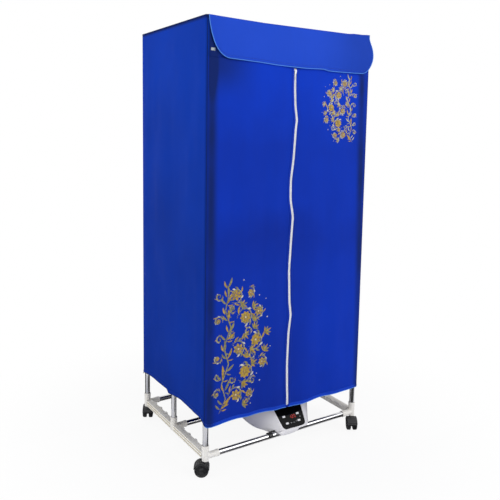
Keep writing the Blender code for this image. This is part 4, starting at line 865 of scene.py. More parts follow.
def wall_swell(x, y, z):
    """How far the side or back wall stands out: slow standing folds and small creases."""
    on_side = np.abs(x) > HALF_WIDTH - CORNER
    along = np.where(on_side, y, 0.72 * x)
    share = np.where(on_side, np.abs(y) / (HALF_DEPTH - CORNER), np.abs(x) / (HALF_WIDTH - CORNER))
    open_part = rise(1 - np.clip(share, 0, 1), 0.0, 0.22)
    up = np.clip((z - HEM) / (TOP - HEM), 0, 1)
    held = 1 - 0.75 * np.exp(-((z - 0.78) / 0.07) ** 2) - rise(z, 1.40, 1.49)
    bend = 0.35 * drift(z, 0 * z, 0.45, 1.0, 3)
    waves = 0.5 + 0.5 * np.sin(2 * math.pi * (along / 0.21 + bend) + np.where(x > 0, 1.7, 0.4))
    swell = 0.0048 * waves * (0.35 + 0.65 * np.sin(math.pi * up))
    swell += 0.0022 * drift(along, z, 0.085, 0.30, 5) + 0.0010 * drift(along, z, 0.035, 0.12, 6)
    flare = 0.003 * rise(HEM + 0.10 - z, 0.0, 0.10)
    return open_part * held * (swell + flare) + 0.0005


def wall_points(line, normals, z):
    """Wall points at plan points and heights: the plan moved outwards by the swell."""
    x, y = line[None, :, 0], line[None, :, 1]
    reach = wall_swell(*np.broadcast_arrays(x, y, z))
    return np.stack([x + normals[None, :, 0] * reach, y + normals[None, :, 1] * reach, z], -1)


def hem_height(line):
    """Hem height round the walls: the side hems rise between the corners, the back one a little."""
    x, y = line[:, 0], line[:, 1]
    back = 0.190 + 0.010 * (1 - (x / HALF_WIDTH) ** 2) + 0.002 * np.sin(x * 21)
    height = np.where(y > HALF_DEPTH - CORNER, back, eased(y, SIDE_HEM))
    front = rise(-y, HALF_DEPTH - CORNER, HALF_DEPTH)
    return height * (1 - front) + eased(x, FRONT_HEM) * front


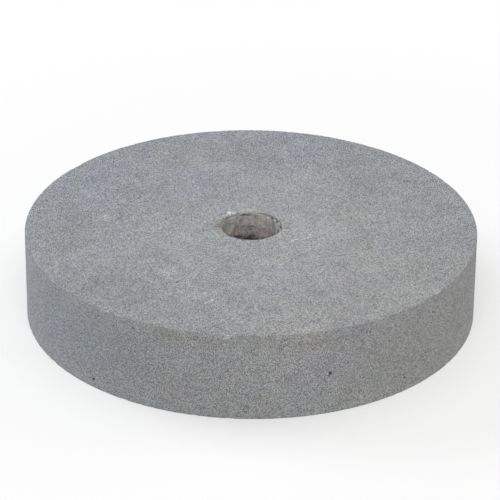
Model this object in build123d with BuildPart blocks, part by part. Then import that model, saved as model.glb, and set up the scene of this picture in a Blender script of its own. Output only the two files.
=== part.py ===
from build123d import *
import os
from math import cos, radians, sin, sqrt

# A straight grinding stone: one flat disc of bonded abrasive grit, pressed and
# fired in one piece, with a thin brown lining cast into its arbor hole.
# The disc lies on one face, +Z is its axis, and the origin is the middle of the
# face that it rests on. All sizes are in millimetres.

# Driving sizes
wheel_diameter = 250
wheel_thickness = 50
arbor_bore = 32

# The lining of the arbor hole, and how far its ends stay below the two faces
lining_wall = 1.0
lining_recess = 0.8
lining_bevel = 0.6

# The worn corners of the stone: at the grinding rim and at the mouths of the hole
rim_bevel = 0.5
mouth_bevel = 0.3

# Sizes that follow from these
wheel_radius = wheel_diameter / 2
bore_radius = arbor_bore / 2
hole_radius = bore_radius + lining_wall
lining_length = wheel_thickness - 2 * lining_recess

# The broken places of the stone are small round scoops. Each has its angle counted
# from +X, the scoop's radius, and how deep it bites into the stone.

# At the mouth of the hole the first six run into each other as one long flake
mouth_chips = [
    (80, 1.6, 0.6),
    (86, 2.2, 0.8),
    (93, 1.8, 0.7),
    (99, 2.4, 0.9),
    (106, 1.9, 0.7),
    (112, 1.5, 0.6),
    (131, 1.4, 0.7),
    (152, 1.2, 0.5),
    (187, 1.3, 0.5),
    (223, 1.1, 0.4),
    (291, 1.2, 0.4),
    (22, 1.5, 0.5),
    (44, 1.2, 0.4),
]

# At the upper corner of the rim they are single nicks
rim_chips = [
    (212, 3.0, 0.8),
    (233, 3.5, 1.1),
    (265, 4.0, 1.4),
    (303, 3.0, 1.0),
    (323, 3.5, 1.3),
]


def on_circle(radius, angle, height):
    """A point on a circle round the stone's axis."""
    return (radius * cos(radians(angle)), radius * sin(radians(angle)), height)


# The stone is its half section turned round the axis, less the broken places
with BuildPart() as stone:
    with BuildSketch(Plane.XZ) as half_section:
        with Locations((hole_radius, 0)):
            Rectangle(
                wheel_radius - hole_radius,
                wheel_thickness,
                align=(Align.MIN, Align.MIN),
            )
        corners = half_section.vertices().group_by(Axis.X)
        chamfer(corners[-1], length=rim_bevel)
        chamfer(corners[0], length=mouth_bevel)
    revolve(axis=Axis.Z)
    # At the mouth the scoop comes straight down onto the edge of the hole
    for angle, scoop, bite in mouth_chips:
        with Locations(on_circle(hole_radius, angle, wheel_thickness + scoop - bite)):
            Sphere(scoop, mode=Mode.SUBTRACT)
    # At the rim it comes in at 45 degrees, against the corner
    for angle, scoop, bite in rim_chips:
        clear = (scoop - bite) / sqrt(2)
        with Locations(on_circle(wheel_radius + clear, angle, wheel_thickness + clear)):
            Sphere(scoop, mode=Mode.SUBTRACT)
stone.part.label = "stone"

# The lining is a thin tube against the wall of the hole, bevelled at both mouths
with BuildPart() as bore_lining:
    with BuildSketch(Plane.XZ) as wall_section:
        with Locations((bore_radius, lining_recess)):
            Rectangle(lining_wall, lining_length, align=(Align.MIN, Align.MIN))
        chamfer(wall_section.vertices().group_by(Axis.X)[0], length=lining_bevel)
    revolve(axis=Axis.Z)
bore_lining.part.label = "bore_lining"

os.makedirs("parts", exist_ok=True)
for piece in (stone, bore_lining):
    export_step(piece.part, f"parts/{piece.part.label}.step")
    size = piece.part.bounding_box().size
    print(
        f"{piece.part.label}: {size.X:.1f} x {size.Y:.1f} x {size.Z:.1f} mm,"
        f" {piece.part.volume / 1000:.1f} cm3, valid {piece.part.is_valid}"
    )
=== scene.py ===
import math

import bmesh
import bpy
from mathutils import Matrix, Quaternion, Vector


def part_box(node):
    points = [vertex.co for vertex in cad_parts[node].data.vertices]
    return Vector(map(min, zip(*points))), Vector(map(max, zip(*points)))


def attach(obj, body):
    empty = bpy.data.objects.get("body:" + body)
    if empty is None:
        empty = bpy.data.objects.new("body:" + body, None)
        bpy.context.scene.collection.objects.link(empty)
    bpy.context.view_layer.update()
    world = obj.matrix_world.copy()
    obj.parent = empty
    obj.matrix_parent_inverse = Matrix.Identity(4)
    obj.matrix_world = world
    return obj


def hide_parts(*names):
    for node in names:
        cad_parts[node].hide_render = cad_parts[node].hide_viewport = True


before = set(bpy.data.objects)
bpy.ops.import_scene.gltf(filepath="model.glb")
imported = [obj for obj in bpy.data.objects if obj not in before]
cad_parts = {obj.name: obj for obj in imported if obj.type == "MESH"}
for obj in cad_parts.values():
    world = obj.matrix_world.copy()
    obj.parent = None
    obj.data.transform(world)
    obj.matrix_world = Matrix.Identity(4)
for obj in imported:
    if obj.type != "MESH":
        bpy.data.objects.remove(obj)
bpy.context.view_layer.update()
MM = 0.001


# The stone. One thick disc of fine abrasive grit in a fired bond, pressed in a mould and
# dressed flat. Its half section is turned round the axis, its corners crumble grain by
# grain, and single broken places and pits are scooped out of it.
stone_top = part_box("stone")[1]
wheel_radius = stone_top.x
wheel_thickness = stone_top.z
hole_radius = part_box("bore_lining")[1].x
stone_web = wheel_radius - hole_radius


def opening_steps(length, fine, coarse, growth):
    """Distances from 0 to length, close together at both ends and wider apart between."""
    half = [0.0]
    step = fine
    while half[-1] < length / 2:
        half.append(half[-1] + step)
        step = min(step * growth, coarse)
    squeeze = length / 2 / half[-1]
    half = [distance * squeeze for distance in half]
    return half + [length - distance for distance in reversed(half[:-1])]


def stone_section():
    """The half section as a loop: out from the wall of the hole, and down from the upper face."""
    across = opening_steps(stone_web, fine=0.3 * MM, coarse=8 * MM, growth=1.6)
    along = opening_steps(wheel_thickness, fine=0.3 * MM, coarse=8 * MM, growth=1.6)
    loop = [(out, 0.0) for out in across[:-1]]
    loop += [(stone_web, down) for down in along[:-1]]
    loop += [(out, wheel_thickness) for out in reversed(across[1:])]
    loop += [(0.0, down) for down in reversed(along[1:])]
    return loop


def on_circle(radius, angle, height):
    """A point on a circle round the axis, at an angle in degrees from +X."""
    turn = math.radians(angle)
    return Vector((radius * math.cos(turn), radius * math.sin(turn), height))


# Broken places: angle, scoop radius and bite, in millimetres. Those at the mouth of the
# hole come straight down, and those at the rim come in at 45 degrees against the corner.
mouth_chips = [
    (80, 1.6, 0.6), (86, 2.2, 0.8), (93, 1.8, 0.7), (99, 2.4, 0.9), (106, 1.9, 0.7),
    (112, 1.5, 0.6), (131, 1.4, 0.7), (152, 1.2, 0.5), (187, 1.3, 0.5), (223, 1.1, 0.4),
    (291, 1.2, 0.4), (22, 1.5, 0.5), (44, 1.2, 0.4),
]
rim_chips = [(212, 3.0, 0.8), (233, 3.5, 1.1), (265, 4.0, 1.4), (303, 3.0, 1.0), (323, 3.5, 1.3)]
# Pits in the rim: angle, height above the bench, radius
rim_pits = [
    (289.7, 24.0, 1.1), (289.3, 22.6, 0.6), (305.8, 34.6, 0.7), (228.4, 4.8, 1.1),
    (311.1, 8.1, 0.7), (320.9, 39.8, 0.9), (235.0, 42.6, 0.6), (300.1, 43.5, 0.7),
]
# Pits in the upper face: distance right and back of the axis, radius
face_pits = [
    (-39, -67, 0.8), (52, 31, 0.5), (-71, 22, 0.5), (84, -38, 0.5), (12, 66, 0.5),
    (20.2, -3.6, 0.6), (21.4, -6.2, 0.55), (19.0, -8.0, 0.5), (33, -23, 0.7),
]
# How far outside the surface the centre of a pit's ball lies, as a share of its radius
pit_stands_out = 0.3


def stone_scoops():
    """Centre and radius of every scoop, in metres."""
    scoops = []
    for angle, radius, bite in mouth_chips:
        height = wheel_thickness + (radius - bite) * MM
        scoops.append((on_circle(hole_radius, angle, height), radius * MM))
    for angle, radius, bite in rim_chips:
        clear = (radius - bite) * MM / math.sqrt(2)
        scoops.append((on_circle(wheel_radius + clear, angle, wheel_thickness + clear), radius * MM))
    for angle, height, radius in rim_pits:
        out = wheel_radius + pit_stands_out * radius * MM
        scoops.append((on_circle(out, angle, height * MM), radius * MM))
    for right, back, radius in face_pits:
        up = wheel_thickness + pit_stands_out * radius * MM
        scoops.append((Vector((right * MM, back * MM, up)), radius * MM))
    return scoops


def place(tree, kind, inputs=None, **settings):
    """Adds a node to a tree. Settings are its own options, inputs are values or sockets."""
    made = tree.nodes.new(kind)
    for name, value in settings.items():
        setattr(made, name, value)
    for name, value in (inputs or {}).items():
        if isinstance(value, bpy.types.NodeSocket):
            tree.links.new(value, made.inputs[name])
        else:
            made.inputs[name].default_value = value
    return made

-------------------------

- **WHAT YOU WILL DO**: Reproduce the lines exactly, taking as the first line the one with "# The lining is" and as the last line the one with "obj.data.transform(world)", and include nothing else.

- **RESULT FOR THIS EXERCISE**:
# The lining is a thin tube against the wall of the hole, bevelled at both mouths
with BuildPart() as bore_lining:
    with BuildSketch(Plane.XZ) as wall_section:
        with Locations((bore_radius, lining_recess)):
            Rectangle(lining_wall, lining_length, align=(Align.MIN, Align.MIN))
        chamfer(wall_section.vertices().group_by(Axis.X)[0], length=lining_bevel)
    revolve(axis=Axis.Z)
bore_lining.part.label = "bore_lining"

os.makedirs("parts", exist_ok=True)
for piece in (stone, bore_lining):
    export_step(piece.part, f"parts/{piece.part.label}.step")
    size = piece.part.bounding_box().size
    print(
        f"{piece.part.label}: {size.X:.1f} x {size.Y:.1f} x {size.Z:.1f} mm,"
        f" {piece.part.volume / 1000:.1f} cm3, valid {piece.part.is_valid}"
    )
=== scene.py ===
import math

import bmesh
import bpy
from mathutils import Matrix, Quaternion, Vector


def part_box(node):
    points = [vertex.co for vertex in cad_parts[node].data.vertices]
    return Vector(map(min, zip(*points))), Vector(map(max, zip(*points)))


def attach(obj, body):
    empty = bpy.data.objects.get("body:" + body)
    if empty is None:
        empty = bpy.data.objects.new("body:" + body, None)
        bpy.context.scene.collection.objects.link(empty)
    bpy.context.view_layer.update()
    world = obj.matrix_world.copy()
    obj.parent = empty
    obj.matrix_parent_inverse = Matrix.Identity(4)
    obj.matrix_world = world
    return obj


def hide_parts(*names):
    for node in names:
        cad_parts[node].hide_render = cad_parts[node].hide_viewport = True


before = set(bpy.data.objects)
bpy.ops.import_scene.gltf(filepath="model.glb")
imported = [obj for obj in bpy.data.objects if obj not in before]
cad_parts = {obj.name: obj for obj in imported if obj.type == "MESH"}
for obj in cad_parts.values():
    world = obj.matrix_world.copy()
    obj.parent = None
    obj.data.transform(world)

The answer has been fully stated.